What Is ICT Strategy?

ICT Strategy refers to any trading approach that incorporates ICT concepts. Strategies can range from simple setups based on a single concept like order blocks to complex methodologies combining multiple ICT elements with other technical analysis tools. Traders often develop their own unique approaches by adapting ICT concepts to their trading style.

 

How does the ICT strategy work?

There isn’t a single defined ICT strategy – traders develop various approaches using ICT concepts. Some focus on market structure analysis, others on order flow or specific patterns like fair value gaps. These concepts can be used independently or combined with other technical analysis tools. Many traders adapt and modify their strategies based on extensive backtesting results.

 

What is the difference between ICT and SMC trading?
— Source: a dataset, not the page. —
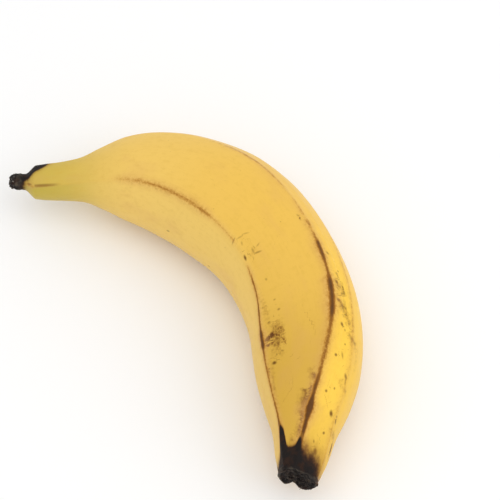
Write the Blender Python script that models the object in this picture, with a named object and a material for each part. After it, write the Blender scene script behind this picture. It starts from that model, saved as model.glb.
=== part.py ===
"""A ripe plantain lying on its side, made as the one solid that it grew as.

A section with five ridges is swept along a bow, from the withered flower scar to the torn stalk.
Metres, +Z up. The origin is the middle of the fruit's footprint, on the table it lies on.
A table of stations is a list of (distance along the bow from the flower scar, value).
Lengths in the tables are millimetres.
"""

import math

import bmesh
import bpy
import numpy as np

MM = 0.001

# Driving dimensions
BOW_LENGTH = 241.5
# Which way the bow runs, in degrees from its chord: positive swings to its outer side.
HEADING = [
    (0, 43),
    (30, 54.5),
    (50, 49),
    (70, 33),
    (100, 12.5),
    (130, -8),
    (160, -22),
    (185, -39.5),
    (210, -44),
    (BOW_LENGTH, -50),
]
# From the middle of the section out to its ridges, across the bow.
RIDGE_RADIUS = [
    (0, 2.4),
    (2, 3.1),
    (7, 3.5),
    (12, 7.6),
    (24, 8.8),
    (32, 10.0),
    (42, 14.3),
    (52, 19.0),
    (65, 22.8),
    (82, 26.0),
    (105, 28.4),
    (135, 27.4),
    (165, 27.2),
    (182, 26.7),
    (196, 25.4),
    (210, 21.6),
    (223, 16.1),
    (234, 12.8),
    (BOW_LENGTH, 9.7),
]
# The section's height as a share of its width.
HEIGHT_SHARE = [(0, 1.0), (30, 1.0), (80, 0.96), (105, 0.91), (140, 0.93), (185, 0.95), (BOW_LENGTH, 1.0)]
# 1 is a round section and 0 has flat faces between its ridges.
ROUNDNESS = [
    (0, 1.0),
    (7, 0.95),
    (14, 0.7),
    (40, 0.8),
    (80, 0.76),
    (130, 0.7),
    (180, 0.64),
    (225, 0.5),
    (BOW_LENGTH, 0.6),
]
# Where each ridge runs round the section, in degrees: 0 is the outer side of the bow and 90 is the top.
LOW_INNER_RIDGE = [(0, -140), (60, -138), (130, -131), (200, -134), (BOW_LENGTH, -142)]
LOW_OUTER_RIDGE = [(0, -75), (60, -60), (130, -48), (200, -45), (BOW_LENGTH, -52)]
SOFT_OUTER_RIDGE = [(0, -25), (60, -12), (130, 24), (180, 44), (215, 45), (BOW_LENGTH, 33)]
TOP_OUTER_RIDGE = [(0, 42), (60, 45), (125, 53), (150, 59), (195, 74), (225, 88.5), (BOW_LENGTH, 99)]
TOP_INNER_RIDGE = [
    (0, 144),
    (50, 123.5),
    (80, 125.5),
    (130, 128),
    (155, 133.5),
    (180, 140),
    (205, 136),
    (BOW_LENGTH, 131),
]
RIDGES = [LOW_INNER_RIDGE, LOW_OUTER_RIDGE, SOFT_OUTER_RIDGE, TOP_OUTER_RIDGE, TOP_INNER_RIDGE]
# Over how many degrees each ridge is rounded off.
RIDGE_SOFTNESS = [4.0, 4.0, 8.0, 3.5, 3.5]
KEEL_HEIGHT = 0.7
KEEL_WIDTH = 4.0
# The bow's height over the table. The underside is pressed flat where it would reach below the table.
BOW_HEIGHT = [
    (0, 21.0),
    (60, 21.8),
    (82, 22.2),
    (105, 22.9),
    (140, 22.5),
    (185, 22.4),
    (210, 21.5),
    (BOW_LENGTH, 20.0),
]

# The torn end of the stalk: by the degree round the section, how far its rim reaches past the bow's end.
TORN_RIM = [(0, 0.9), (70, 0.2), (130, 0.2), (180, 0.2), (226, 0.8), (251, -2.1), (277, 1.6), (310, 2.0), (360, 0.9)]
# Over this length the peel runs out into the uneven rim.
TORN_RIM_REACH = 9.0
# The torn face, ring by ring inwards: (share of the rim's width, distance past the rim, share left of its unevenness).
TORN_FACE = [
    (0.985, 0.65, 1.0),
    (0.93, 1.3, 1.0),
    (0.81, 1.0, 0.9),
    (0.66, -0.2, 0.5),
    (0.46, -1.7, 0.1),
    (0.24, -1.2, 0.0),
]
# The flower scar, ring by ring inwards, in the same terms.
SCAR_FACE = [(0.86, 0.15, 0.0), (0.66, -0.1, 0.0), (0.4, -0.7, 0.0)]

# The mesh
RING_STEP = 3.2
END_RING_STEP = 1.35
END_STRETCH = 17.0
# Where the points lie between one ridge (0) and the next (1).
FACE_SHARES = (0.0, 0.05, 0.13, 0.24, 0.37, 0.5, 0.63, 0.76, 0.87, 0.95)

PEEL_YELLOW = (0.78, 0.50, 0.10, 1.0)
PEEL_ROUGHNESS = 0.42


def smooth(stations, at):
    """The values at some distances, on a smooth curve through the stations that doesn't overshoot them."""
    x, y = np.array(stations, float).T
    at = np.clip(np.asarray(at, float), x[0], x[-1])
    step = np.diff(x)
    slope = np.diff(y) / step
    before, after = slope[:-1], slope[1:]
    turns_back = before * after <= 0
    mean_slope = 2 * before * after / np.where(turns_back, 1.0, before + after)
    tangent = np.concatenate([slope[:1], np.where(turns_back, 0.0, mean_slope), slope[-1:]])
    i = np.clip(np.searchsorted(x, at, side="right") - 1, 0, len(step) - 1)
    t = (at - x[i]) / step[i]
    from_start = (1 + 2 * t) * (1 - t) ** 2 * y[i] + t * (1 - t) ** 2 * step[i] * tangent[i]
    from_end = t * t * (3 - 2 * t) * y[i + 1] - t * t * (1 - t) * step[i] * tangent[i + 1]
    return from_start + from_end


def ring_distances():
    """How far along the bow each ring of the mesh lies: close together at the two ends."""
    distances = [0.0]
    while distances[-1] < BOW_LENGTH - END_RING_STEP:
        from_an_end = min(distances[-1], BOW_LENGTH - distances[-1])
        distances.append(distances[-1] + (END_RING_STEP if from_an_end < END_STRETCH else RING_STEP))
    return np.array(distances[:-1] + [BOW_LENGTH])


def bow_path(distances):
    """(x, y) of the bow at each distance, and the sideways direction to its outer side."""
    step = 0.5
    fine = np.arange(0.0, BOW_LENGTH + step / 2, step)
    turn = np.radians(smooth(HEADING, fine))
    x = np.concatenate([[0], np.cumsum(step / 2 * (np.cos(turn[1:]) + np.cos(turn[:-1])))])
    y = np.concatenate([[0], np.cumsum(step / 2 * (np.sin(turn[1:]) + np.sin(turn[:-1])))])
    heading = np.radians(smooth(HEADING, distances))
    middle = np.stack([np.interp(distances, fine, x), np.interp(distances, fine, y)], 1)
    outward = np.stack([-np.sin(heading), np.cos(heading)], 1)
    return middle, outward


def section(distance, turns):
    """The section's angle and radius at each turn, where turns 0 to 5 lie on its ridges in order."""
    edges = np.array([smooth(ridge, distance) for ridge in RIDGES])
    edges = np.append(edges, edges[0] + 360.0)
    face = np.floor(turns).astype(int)
    share = turns - face
    wide = edges[face + 1] - edges[face]
    angle = edges[face] + share * wide
    half = np.radians(wide / 2)
    from_ridge = np.minimum(share, 1 - share) * 2 * half
    nearest = np.where(share < 0.5, face, face + 1) % len(RIDGES)
    rounded = np.hypot(from_ridge, np.radians(RIDGE_SOFTNESS)[nearest])
    roundness = smooth(ROUNDNESS, distance)
    flat_face = np.cos(half) / np.cos(half - rounded)
    radius = smooth(RIDGE_RADIUS, distance) * (roundness + (1 - roundness) * flat_face)
    keel = KEEL_HEIGHT * (1 - roundness) * np.exp(-((from_ridge / np.radians(KEEL_WIDTH)) ** 2))
    return np.radians(angle), radius + keel


def torn_rim(turns):
    """How far the torn rim reaches past the bow's end at each turn."""
    angle = np.degrees(section(BOW_LENGTH, turns)[0]) % 360
    return smooth(TORN_RIM, angle)


def rings_of_peel(turns):
    """The rings of points of the peel, in millimetres, from the flower scar to the stalk's rim."""
    distances = ring_distances()
    rim = torn_rim(turns)
    rings = []
    for distance, middle, outward in zip(distances, *bow_path(distances)):
        angle, radius = section(distance, turns)
        across = radius * np.cos(angle)
        height = smooth(BOW_HEIGHT, distance) + radius * np.sin(angle) * smooth(HEIGHT_SHARE, distance)
        into_rim = max(0.0, 1 - (BOW_LENGTH - distance) / TORN_RIM_REACH)
        ahead = np.array([outward[1], -outward[0]])
        level = middle + np.outer(across, outward) + np.outer(rim * into_rim, ahead)
        rings.append(np.column_stack([level, height]))
    return rings


def end_rings(ring, outwards, face, unevenness):
    """Rings that close an end of the fruit, drawn in from its last ring. outwards points out of that end."""
    middle = ring.mean(axis=0)
    rings = []
    for share, past_rim, uneven_share in face:
        past = past_rim - (1 - uneven_share) * unevenness
        rings.append(middle + (ring - middle) * share + np.outer(past, outwards))
    return rings


def direction(degrees):
    return np.array([math.cos(math.radians(degrees)), math.sin(math.radians(degrees)), 0.0])


def on_the_table(points):
    """Presses the underside flat where it bears on the table, and puts the footprint's middle at the origin."""
    points[:, 2] = np.maximum(points[:, 2], 0.0)
    low, high = points.min(axis=0), points.max(axis=0)
    points[:, :2] -= (low[:2] + high[:2]) / 2
    return points * MM


def plantain_mesh():
    """The whole skin as one closed mesh of rings, with a point at the middle of each end."""
    turns = np.array([face + share for face in range(len(RIDGES)) for share in FACE_SHARES])
    peel = rings_of_peel(turns)
    scar = end_rings(peel[0], -direction(HEADING[0][1]), SCAR_FACE, np.zeros(len(turns)))
    torn = end_rings(peel[-1], direction(HEADING[-1][1]), TORN_FACE, torn_rim(turns))
    rings = scar[::-1] + peel + torn
    tips = [rings[0].mean(axis=0), rings[-1].mean(axis=0)]
    points = on_the_table(np.vstack(rings + tips))

    mesh = bmesh.new()
    verts = [mesh.verts.new(point) for point in points]
    around = len(turns)
    loops = [verts[i * around : (i + 1) * around] for i in range(len(rings))]
    for near, far in zip(loops, loops[1:]):
        for j in range(around):
            k = (j + 1) % around
            mesh.faces.new((near[j], near[k], far[k], far[j]))
    for tip, loop in ((verts[-2], loops[0]), (verts[-1], loops[-1])):
        for j in range(around):
            mesh.faces.new((tip, loop[j], loop[(j + 1) % around]))
    bmesh.ops.recalc_face_normals(mesh, faces=mesh.faces)
    data = bpy.data.meshes.new("plantain")
    mesh.to_mesh(data)
    mesh.free()
    return data


def peel_material():
    material = bpy.data.materials.new("peel")
    material.use_nodes = True
    shader = material.node_tree.nodes["Principled BSDF"]
    shader.inputs["Base Color"].default_value = PEEL_YELLOW
    shader.inputs["Roughness"].default_value = PEEL_ROUGHNESS
    shader.inputs["Metallic"].default_value = 0.0
    return material


def main():
    for leftover in list(bpy.data.objects):
        bpy.data.objects.remove(leftover)
    mesh = plantain_mesh()
    mesh.materials.append(peel_material())
    mesh.shade_smooth()
    plantain = bpy.data.objects.new("plantain", mesh)
    bpy.context.scene.collection.objects.link(plantain)


main()
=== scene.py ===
# %% [markdown]
# # A ripe plantain
# A plantain grows as one piece: a starchy fruit in a thick, waxy peel with blunt ridges, a stub of stalk
# at one end and the withered remains of its flower at the other. This lesson dresses the solid model of
# one with a finer skin. The shape follows a rule, a section with five ridges that is swept along a bow,
# so Geometry Nodes grow it. The colours of ripening are painted by shader nodes that know how far along
# the fruit, and how far round it, each point of the peel lies.

# %% The frame that the fruit is built in
import math

import bpy
import numpy as np
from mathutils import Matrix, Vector


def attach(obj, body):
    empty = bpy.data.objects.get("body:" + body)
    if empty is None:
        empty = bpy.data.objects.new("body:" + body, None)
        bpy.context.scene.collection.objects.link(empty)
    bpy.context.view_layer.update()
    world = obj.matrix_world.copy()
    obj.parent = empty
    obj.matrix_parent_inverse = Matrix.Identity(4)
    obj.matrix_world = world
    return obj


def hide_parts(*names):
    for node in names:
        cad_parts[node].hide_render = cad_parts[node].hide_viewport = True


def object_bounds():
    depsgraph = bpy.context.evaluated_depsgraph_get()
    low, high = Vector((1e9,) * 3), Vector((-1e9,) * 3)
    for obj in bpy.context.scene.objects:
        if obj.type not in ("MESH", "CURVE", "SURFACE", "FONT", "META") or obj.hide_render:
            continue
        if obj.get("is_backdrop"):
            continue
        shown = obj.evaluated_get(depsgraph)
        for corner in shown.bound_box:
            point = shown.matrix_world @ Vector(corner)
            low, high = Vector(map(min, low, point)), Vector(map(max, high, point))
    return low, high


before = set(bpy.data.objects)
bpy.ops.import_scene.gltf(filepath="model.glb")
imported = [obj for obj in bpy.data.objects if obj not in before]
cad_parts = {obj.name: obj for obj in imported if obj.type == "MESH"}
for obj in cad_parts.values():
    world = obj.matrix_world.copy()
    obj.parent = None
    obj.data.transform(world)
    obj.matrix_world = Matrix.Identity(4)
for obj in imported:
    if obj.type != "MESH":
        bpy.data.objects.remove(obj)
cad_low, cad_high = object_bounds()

MM = 0.001
print("box of the solid, in mm:", [round((b - a) / MM, 1) for a, b in zip(cad_low, cad_high)])

# %% [markdown]
# ## Writing node trees as formulas
# A node tree can be wired by hand in the editor, or by a script that makes nodes and links one at a
# time, which soon hides the idea behind the bookkeeping. Here a small class stands for a node's output.
# A sum or product of two of them adds a Math node, so a rule can be read as the formula that it is.
# The same helpers serve for Geometry Nodes and for materials, because both know the same Math nodes.


# %% Wires, and the nodes that arithmetic on them adds
class Wire:
    """The output of a node. Arithmetic on wires adds Math nodes to their tree."""

    def __init__(self, socket):
        self.socket = socket
        self.tree = socket.id_data

    __add__ = __radd__ = lambda self, other: calculate("ADD", self, other)
    __mul__ = __rmul__ = lambda self, other: calculate("MULTIPLY", self, other)
    __sub__ = lambda self, other: calculate("SUBTRACT", self, other)
    __rsub__ = lambda self, other: calculate("SUBTRACT", other, self)
    __truediv__ = lambda self, other: calculate("DIVIDE", self, other)
    __rtruediv__ = lambda self, other: calculate("DIVIDE", other, self)
    __neg__ = lambda self: calculate("MULTIPLY", self, -1.0)


def tree_of(*values):
    """The tree that the wires among these values belong to."""
    return next(value.tree for value in values if isinstance(value, Wire))


def is_vector(value):
    return value.socket.type in ("VECTOR", "RGBA") if isinstance(value, Wire) else isinstance(value, tuple)


def feed(slot, value):
    """Gives an input its value, or the wire that leads to it."""
    if isinstance(value, Wire):
        value.tree.links.new(value.socket, slot)
    elif value is not None:
        slot.default_value = value


def add_node(tree, kind, *values, output=0, **settings):
    """Adds a node, gives its inputs these values or wires in order, and returns one of its outputs."""
    made = tree.nodes.new(kind)
    for setting, value in settings.items():
        setattr(made, setting, value)
    for slot, value in zip([slot for slot in made.inputs if slot.enabled], values):
        feed(slot, value)
    outputs = [slot for slot in made.outputs if slot.enabled]
    return Wire(outputs[output] if isinstance(output, int) else made.outputs[output])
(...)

Both ICT Trading and Smart Money Concepts share common ground in their focus on institutional activity and market structure. While they may use different terminology and specific concepts, both approaches aim to help traders understand and align with institutional order flow. Many traders incorporate elements from both methodologies in their trading.

 

Is ICT Trading Profitable?

Profitability in ICT Trading varies significantly as traders develop different strategies based on the core concepts. Since many of these strategies are traded manually, results often depend on individual interpretation and decision-making.

Whether a particular strategy can be profitable and how to improve its performance can be systematically assessed through comprehensive backtesting.

Platforms like Forex Tester Online allow traders to validate their interpretations of ICT concepts, refine their entry and exit points, and optimize their risk management across different market conditions before risking real capital.

 

Where Did ICT Trading Methodologies Come From?

ICT Trading methodology was developed through observation of institutional trading patterns in financial markets. While various traders have contributed to the concepts over time, the methodology has evolved to provide a systematic approach to understanding and trading alongside institutional order flow.